Dataset rows:
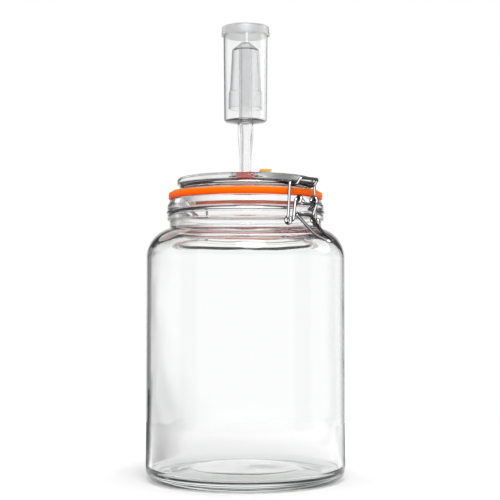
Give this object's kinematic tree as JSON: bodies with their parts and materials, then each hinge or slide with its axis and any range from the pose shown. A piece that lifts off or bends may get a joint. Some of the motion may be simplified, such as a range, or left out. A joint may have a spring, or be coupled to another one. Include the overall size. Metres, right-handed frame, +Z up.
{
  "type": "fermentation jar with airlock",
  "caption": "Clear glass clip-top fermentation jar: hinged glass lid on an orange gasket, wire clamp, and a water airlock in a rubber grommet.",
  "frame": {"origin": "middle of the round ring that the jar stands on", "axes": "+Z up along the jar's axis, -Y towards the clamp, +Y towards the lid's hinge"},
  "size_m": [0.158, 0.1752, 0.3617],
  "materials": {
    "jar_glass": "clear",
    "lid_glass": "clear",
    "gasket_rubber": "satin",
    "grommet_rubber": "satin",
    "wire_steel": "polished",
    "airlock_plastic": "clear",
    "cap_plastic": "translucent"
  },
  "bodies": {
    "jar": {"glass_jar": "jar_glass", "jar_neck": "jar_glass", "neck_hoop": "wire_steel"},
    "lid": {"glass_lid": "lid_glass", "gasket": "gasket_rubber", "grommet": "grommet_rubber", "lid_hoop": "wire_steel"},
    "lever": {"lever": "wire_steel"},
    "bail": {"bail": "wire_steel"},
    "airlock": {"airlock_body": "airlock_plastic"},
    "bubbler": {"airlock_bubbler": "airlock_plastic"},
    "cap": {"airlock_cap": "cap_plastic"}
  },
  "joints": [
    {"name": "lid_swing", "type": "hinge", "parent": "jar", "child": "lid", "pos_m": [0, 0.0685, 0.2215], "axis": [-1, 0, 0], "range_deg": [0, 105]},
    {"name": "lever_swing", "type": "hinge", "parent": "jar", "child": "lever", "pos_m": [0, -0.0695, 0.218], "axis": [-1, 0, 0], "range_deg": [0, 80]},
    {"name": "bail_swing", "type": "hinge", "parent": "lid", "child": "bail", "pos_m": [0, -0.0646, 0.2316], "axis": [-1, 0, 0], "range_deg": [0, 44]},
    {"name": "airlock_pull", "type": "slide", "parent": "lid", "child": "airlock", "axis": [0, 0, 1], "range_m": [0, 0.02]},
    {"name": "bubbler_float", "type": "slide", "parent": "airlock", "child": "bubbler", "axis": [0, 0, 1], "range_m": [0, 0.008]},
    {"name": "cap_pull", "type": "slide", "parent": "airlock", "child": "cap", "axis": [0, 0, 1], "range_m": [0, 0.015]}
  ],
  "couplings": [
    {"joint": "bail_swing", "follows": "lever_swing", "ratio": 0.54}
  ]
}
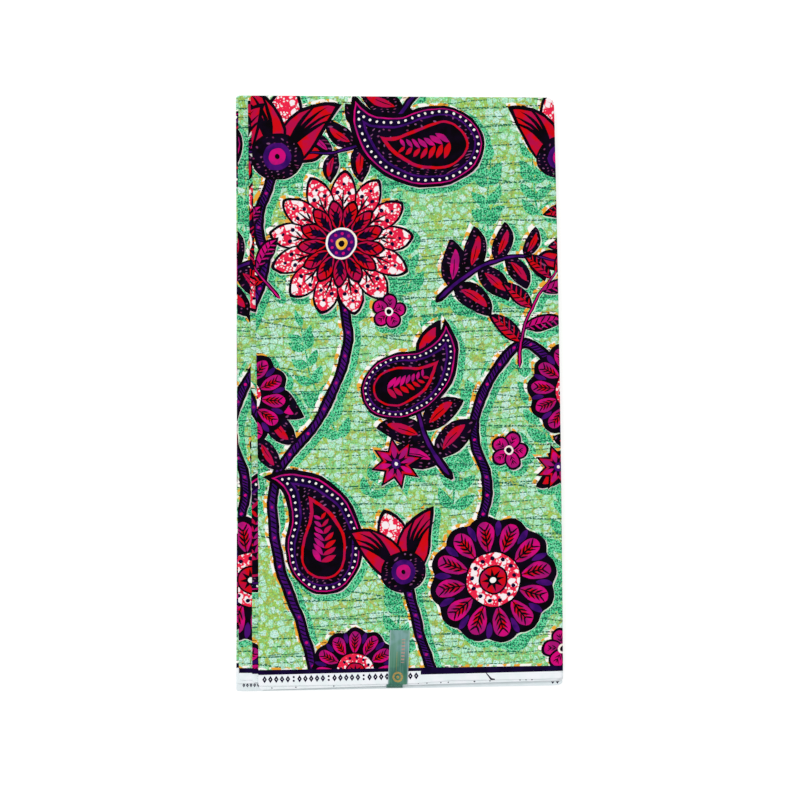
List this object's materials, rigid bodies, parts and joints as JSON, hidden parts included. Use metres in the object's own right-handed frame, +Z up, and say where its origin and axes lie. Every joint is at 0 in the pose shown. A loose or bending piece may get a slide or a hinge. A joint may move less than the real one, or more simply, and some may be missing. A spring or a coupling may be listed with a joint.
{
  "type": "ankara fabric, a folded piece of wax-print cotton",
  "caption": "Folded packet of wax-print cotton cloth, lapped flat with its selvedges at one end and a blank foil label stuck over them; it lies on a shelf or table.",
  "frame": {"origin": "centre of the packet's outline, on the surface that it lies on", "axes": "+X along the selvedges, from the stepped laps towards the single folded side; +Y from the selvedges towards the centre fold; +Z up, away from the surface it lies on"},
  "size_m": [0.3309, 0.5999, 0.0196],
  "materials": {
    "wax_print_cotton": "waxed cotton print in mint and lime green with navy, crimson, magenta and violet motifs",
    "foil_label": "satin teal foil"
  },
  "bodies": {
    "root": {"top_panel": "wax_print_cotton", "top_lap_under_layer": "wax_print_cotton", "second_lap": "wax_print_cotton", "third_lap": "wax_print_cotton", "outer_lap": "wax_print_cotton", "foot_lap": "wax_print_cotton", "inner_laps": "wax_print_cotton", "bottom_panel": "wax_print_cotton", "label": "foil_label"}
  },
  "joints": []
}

TASK TO CARRY OUT:
Reproduce the material verbatim, line by line.

REPLY:
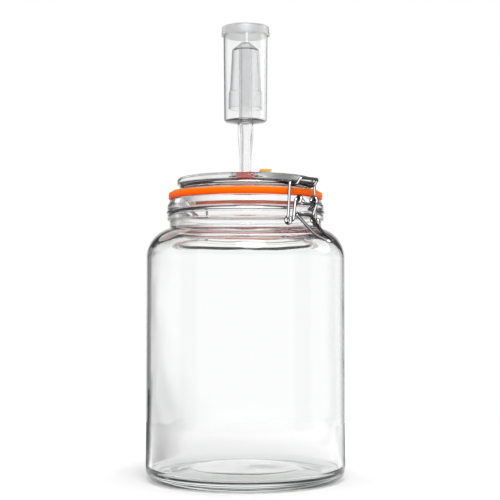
Give this object's kinematic tree as JSON: bodies with their parts and materials, then each hinge or slide with its axis and any range from the pose shown. A piece that lifts off or bends may get a joint. Some of the motion may be simplified, such as a range, or left out. A joint may have a spring, or be coupled to another one. Include the overall size. Metres, right-handed frame, +Z up.
{
  "type": "fermentation jar with airlock",
  "caption": "Clear glass clip-top fermentation jar: hinged glass lid on an orange gasket, wire clamp, and a water airlock in a rubber grommet.",
  "frame": {"origin": "middle of the round ring that the jar stands on", "axes": "+Z up along the jar's axis, -Y towards the clamp, +Y towards the lid's hinge"},
  "size_m": [0.158, 0.1752, 0.3617],
  "materials": {
    "jar_glass": "clear",
    "lid_glass": "clear",
    "gasket_rubber": "satin",
    "grommet_rubber": "satin",
    "wire_steel": "polished",
    "airlock_plastic": "clear",
    "cap_plastic": "translucent"
  },
  "bodies": {
    "jar": {"glass_jar": "jar_glass", "jar_neck": "jar_glass", "neck_hoop": "wire_steel"},
    "lid": {"glass_lid": "lid_glass", "gasket": "gasket_rubber", "grommet": "grommet_rubber", "lid_hoop": "wire_steel"},
    "lever": {"lever": "wire_steel"},
    "bail": {"bail": "wire_steel"},
    "airlock": {"airlock_body": "airlock_plastic"},
    "bubbler": {"airlock_bubbler": "airlock_plastic"},
    "cap": {"airlock_cap": "cap_plastic"}
  },
  "joints": [
    {"name": "lid_swing", "type": "hinge", "parent": "jar", "child": "lid", "pos_m": [0, 0.0685, 0.2215], "axis": [-1, 0, 0], "range_deg": [0, 105]},
    {"name": "lever_swing", "type": "hinge", "parent": "jar", "child": "lever", "pos_m": [0, -0.0695, 0.218], "axis": [-1, 0, 0], "range_deg": [0, 80]},
    {"name": "bail_swing", "type": "hinge", "parent": "lid", "child": "bail", "pos_m": [0, -0.0646, 0.2316], "axis": [-1, 0, 0], "range_deg": [0, 44]},
    {"name": "airlock_pull", "type": "slide", "parent": "lid", "child": "airlock", "axis": [0, 0, 1], "range_m": [0, 0.02]},
    {"name": "bubbler_float", "type": "slide", "parent": "airlock", "child": "bubbler", "axis": [0, 0, 1], "range_m": [0, 0.008]},
    {"name": "cap_pull", "type": "slide", "parent": "airlock", "child": "cap", "axis": [0, 0, 1], "range_m": [0, 0.015]}
  ],
  "couplings": [
    {"joint": "bail_swing", "follows": "lever_swing", "ratio": 0.54}
  ]
}
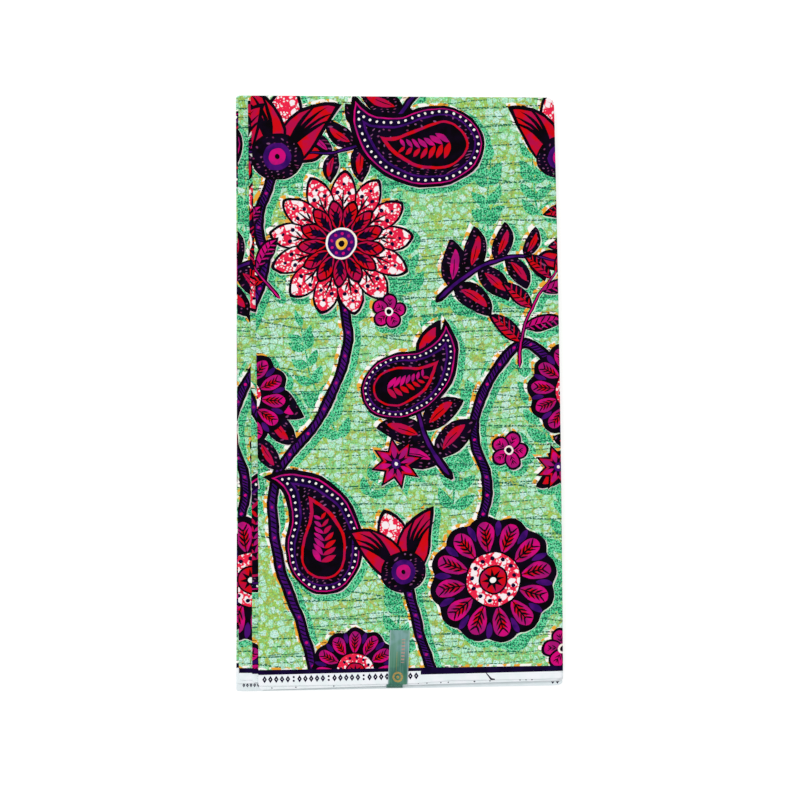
List this object's materials, rigid bodies, parts and joints as JSON, hidden parts included. Use metres in the object's own right-handed frame, +Z up, and say where its origin and axes lie. Every joint is at 0 in the pose shown. A loose or bending piece may get a slide or a hinge. A joint may move less than the real one, or more simply, and some may be missing. A spring or a coupling may be listed with a joint.
{
  "type": "ankara fabric, a folded piece of wax-print cotton",
  "caption": "Folded packet of wax-print cotton cloth, lapped flat with its selvedges at one end and a blank foil label stuck over them; it lies on a shelf or table.",
  "frame": {"origin": "centre of the packet's outline, on the surface that it lies on", "axes": "+X along the selvedges, from the stepped laps towards the single folded side; +Y from the selvedges towards the centre fold; +Z up, away from the surface it lies on"},
  "size_m": [0.3309, 0.5999, 0.0196],
  "materials": {
    "wax_print_cotton": "waxed cotton print in mint and lime green with navy, crimson, magenta and violet motifs",
    "foil_label": "satin teal foil"
  },
  "bodies": {
    "root": {"top_panel": "wax_print_cotton", "top_lap_under_layer": "wax_print_cotton", "second_lap": "wax_print_cotton", "third_lap": "wax_print_cotton", "outer_lap": "wax_print_cotton", "foot_lap": "wax_print_cotton", "inner_laps": "wax_print_cotton", "bottom_panel": "wax_print_cotton", "label": "foil_label"}
  },
  "joints": []
}